Remember that just because they have more experience than you, they may not be be a better developer than you. The phrase "One year of experience repeated n times." comes up because you do see this happen in industry. Thus, your first task during the interview should be to establish that they do indeed have the relevant experience and can present themselves as someone one that knows what they are doing. Likewise, just because someone has had n years of experience in industry, it doesn't mean they have a ton of experience in a given language, library, or framework so they might still come to you from time to time asking questions while they are learning something.

Next, remember that a good senior developer is someone that you should be able to approach and asking about something that you have having problems with. This is a good time to asking them some design questions that you have had problems and see how they response and what their reasoning is in their explanation. Have they seen something similar before somewhere else, are they making an educated guess based upon experience, did they read an article online or in a journal?

Finally, another thing to look at is how they approach debugging code. In my own experience, I have found that regardless of the language, certain debugging techniques tend to be applied universality. Given the candidate an example of one of the more esoteric bugs you have encountered and have them walk you through how they would approach the bug. Do they have some insight into the problem that is not immediately obvious?

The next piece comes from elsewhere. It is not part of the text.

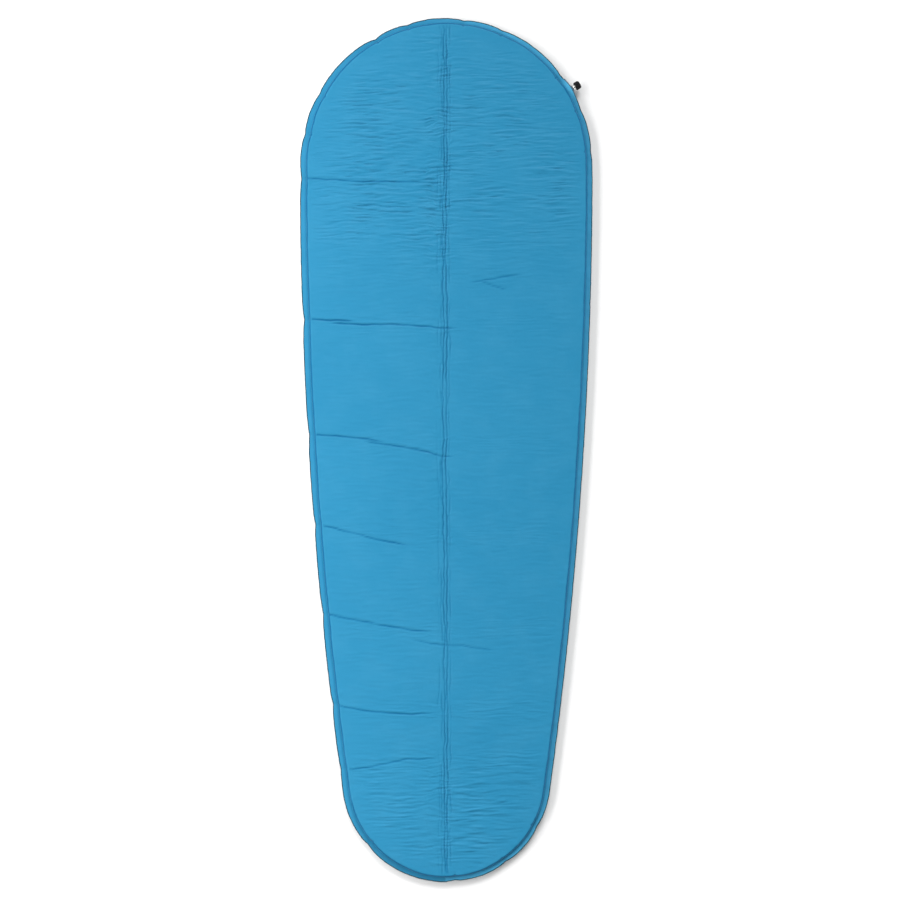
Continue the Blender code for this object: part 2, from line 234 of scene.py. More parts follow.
def notch_depth(s):
    """How far the outline is drawn in by the notches and the small waves of the welded edge."""
    depth = 0.45 * (1 + noise(s / 0.021, s * 0, 11)) + 0.3 * (1 + noise(s / 0.006, s * 0, 12))
    for place, deep, _ in PUCKERS:
        away = np.sqrt((s - place) ** 2 + NOTCH_ROUND**2) - NOTCH_ROUND
        depth = depth + NOTCH_SCALE * deep * np.exp(-away / NOTCH_REACH)
    return depth * MM * (1 - valve_lift(s) / BOOT_HALF_HEIGHT)


def valve_lift(s):
    """How far each sheet is lifted off the rim's middle plane by the valve's boot."""
    away = np.clip(np.abs(s - VALVE_RUN) / (BULGE_ANGLE * HEAD_RADIUS), 0, 1)
    return BOOT_HALF_HEIGHT * (1 + np.cos(math.pi * away)) / 2


def plain_rim(s):
    """The flat welded rim is widest down the left side."""
    left_side = smooth(-0.2, -0.36, s) * (1 - smooth(HEAD_RUN + SIDE_RUN, HALF_RUN, np.abs(s)))
    return RIM_NARROW + (RIM_BROAD - RIM_NARROW) * left_side


def rim_width(s):
    waves = 0.9 * noise(s / 0.045, s * 0 + 0.5, 13) + 0.4 * noise(s / 0.012, s * 0, 14)
    return plain_rim(s) + waves * MM


def inner_inset(s):
    """Inset of the innermost ring of a sheet's edge, where its face begins."""
    return plain_rim(s) + WALL_REACH + INNER_RINGS[-1]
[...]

In summary, interviewing a candidate with an impressive interview can be intimidating, but there are something that you need to cover regardless of what level they will be (i.e. do they actually know what they are doing) and once that is complete you can start probing them to see how they are applying their experience. How the candidates are applying their previous work experience is going to be what is going to make one candidate standout more than another.

  • 51
    This. "N years experience" only occasionally means "Really good programmer". The biggest idiot on my current team (I didn't hire her, incidentally, she was there before) regularly boasts about her 20 years of experience, then goes on to say things like "Source control always hurts developers". That's not to say that there aren't salty old hackers whom I'd love to work with, but I'm less impressed by their year count than by their knowledge and reasoning skills.
    – Inaimathi
    Commented Nov 11, 2010 at 14:59
  • @Inaimathi this deserves 1000 upvotes :-) Commented Nov 11, 2010 at 16:23

I like the Use your age as an advantage answer very much, and I would suggest something similar:

Use your lower level of experience as an advantage

This person is probably going to be your boss or mentor, so ask questions in a way that lets you find out if that person can actually mentor you.

Ask complicated questions that could be made a lot easier, or that include over-complicated problems. If he / she is any good, he / she will not only solve try to answer the question / solve the problem, but actually get to the real problem, showing you the flaws in your question. If he / she manages to do that in a polite way without intimidating you he / she is a keeper.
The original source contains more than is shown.